Here is an example of a small finite state machine, expressed in SMV. It starts in a state ``idle'' and waits for a signal ``start'' to be asserted. On the next cycle, it changes to a state ``cyc1'', then to state ``cyc2'', then returns to ``idle''. In state ``cyc2'', it asserts a signal ``done'':

        start,done : boolean;
        state : {idle,cyc1,cyc2};

        next(state) := 
          switch(state){
            idle: start ? cyc1 : idle;
            cyc1: cyc2;
            cyc2: idle;
          };

        done := (state = cyc2);

This illustrates two forms of conditional expressions in SMV. The ``switch'' operator evaluates its argument ``state'', then chooses the first expression in the curly brackets that is tagged with that value. Thus, if state = cyc1, then the value of the switch expression is cyc2. There is also a simpler form of conditional expression, that appears in the example as

        start ? cyc1 : idle
If ``start'' is true, this evaluates to ``cyc1'', else to ``idle''.

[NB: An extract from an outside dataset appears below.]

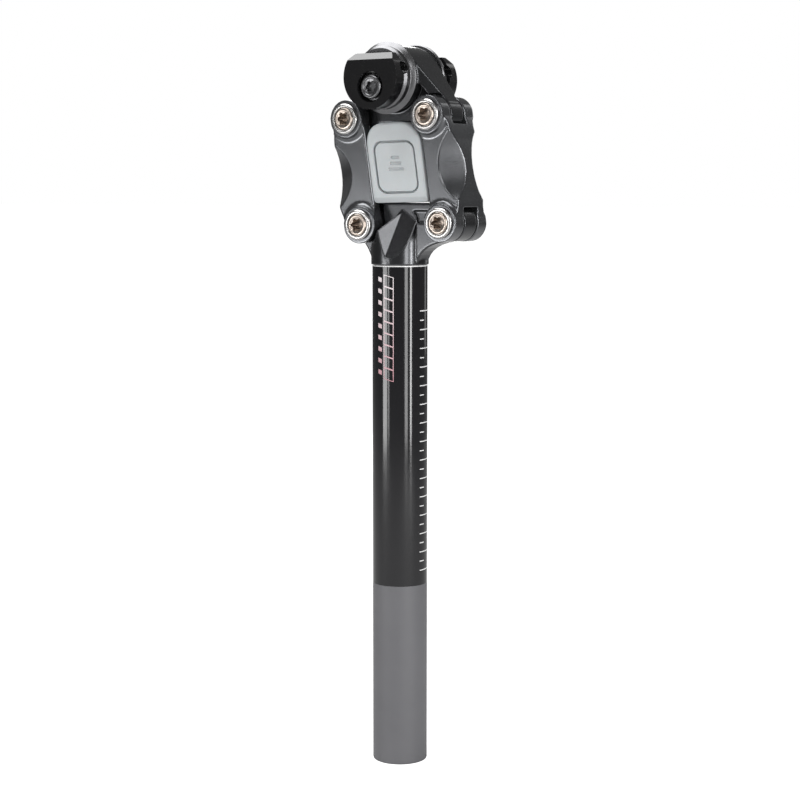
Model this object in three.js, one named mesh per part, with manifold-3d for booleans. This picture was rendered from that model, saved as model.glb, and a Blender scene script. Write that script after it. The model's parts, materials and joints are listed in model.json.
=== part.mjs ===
// A short-travel suspension seatpost. A round post carries a forged head; two links stand on the
// head and hold an upper head between them, so that the saddle clamp swings back and down on a
// parallelogram while an elastomer block is squeezed between the links.
// Millimetres. +Z is up along the post, +X is towards the rear of the bicycle, -Y is its left side.
// The origin is the centre of the post's lower end.
import * as THREE from "three";
import { mergeVertices } from "three/addons/utils/BufferGeometryUtils.js";
import Module from "manifold-3d";

const wasm = await Module();
wasm.setup();

// ---- Driving dimensions ----
const GAP = 0.3; // left between pieces that touch on the real post
const POST_R = 15.45;
const POST_BORE_R = 12.8;
const POST_TOP = 283;
const SPIGOT_LENGTH = 32;
const COLLAR_R = 16.1;

const FRONT_FOOT = new THREE.Vector2(-16.9, 305.5); // lower pivots, in X and Z
const REAR_FOOT = new THREE.Vector2(36.5, 306.9);
const LINK = new THREE.Vector2(-8.9, 58.4); // lower pivot to upper pivot
const FRONT_TOP = FRONT_FOOT.clone().add(LINK);
const REAR_TOP = REAR_FOOT.clone().add(LINK);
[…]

The above state machine can be expressed more ``procedurally'' using the structural conditional constructs describe in the next section. We would write:

        default done := 0;
        in switch(state){
          idle: 
            if start then next(state) := cyc1;
          cyc1: 
            next(state) := cyc2;
          cyc2:
            next(state) := cyc2;
            done := 1;
        }
This style of expression is semantically equivalent to the previous one, but can be much more readable for large complex state machines.